Monday, February 7, 2011

Cumin-Fried Lemon Chicken Livers with Honey Mushrooms and Broccoli

1 lb chicken livers
1/2 cup milk
1 egg, beaten
dash your favorite hot sauce
1 cup flour
1 Tbsp table salt
2 tsp cumin
1 tsp fresh-ground pepper
1 tsp garlic powder
1/2 tsp hot paprika
zest and juice of one lemon

3 small broccoli crowns, chopped
4 oz mushrooms, sliced
knob butter
1 Tbsp butter

Heat oil in skillet or deep-fryer to 375F. Rinse and drain the livers, trim away any connective tissue. Whisk flour and dry spices, put in a Ziploc bag. Whisk together egg, milk, and hotsauce. Soak the livers in the milk-egg wash. Shake off excess liquid and put in small batches in the Ziploc, shake to coat thoroughly, then remove to a rack to rest for a couple of minutes.
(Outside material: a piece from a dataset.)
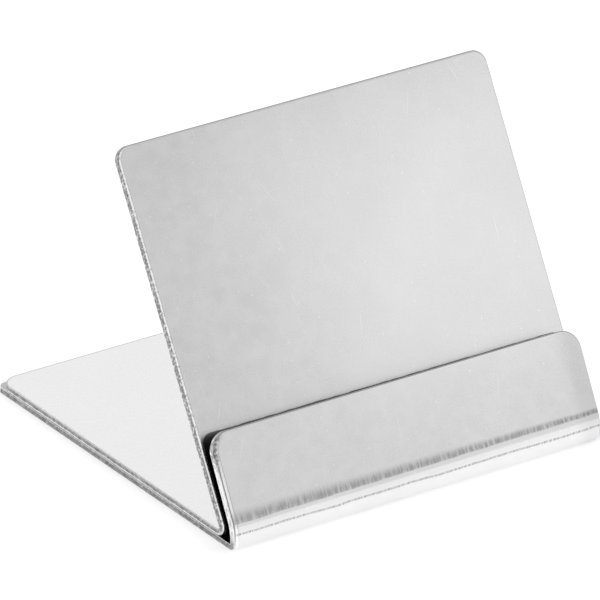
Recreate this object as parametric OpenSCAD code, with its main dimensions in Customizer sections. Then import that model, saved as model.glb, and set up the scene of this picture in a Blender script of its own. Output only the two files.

Fry in small batches for 5-7 minutes or until GB&D. Turn out onto a cooling rack. While still hot, drizzle lightly with lemon juice. Serve garnished with zest.

Melt the butter in a skillet over medium heat. Saute the mushrooms gently until they start to express their liquid. Add honey and chopped broccoli, toss to coat, cover and reduce heat to low. Simmer 3-5 minutes until the broccoli is just tender.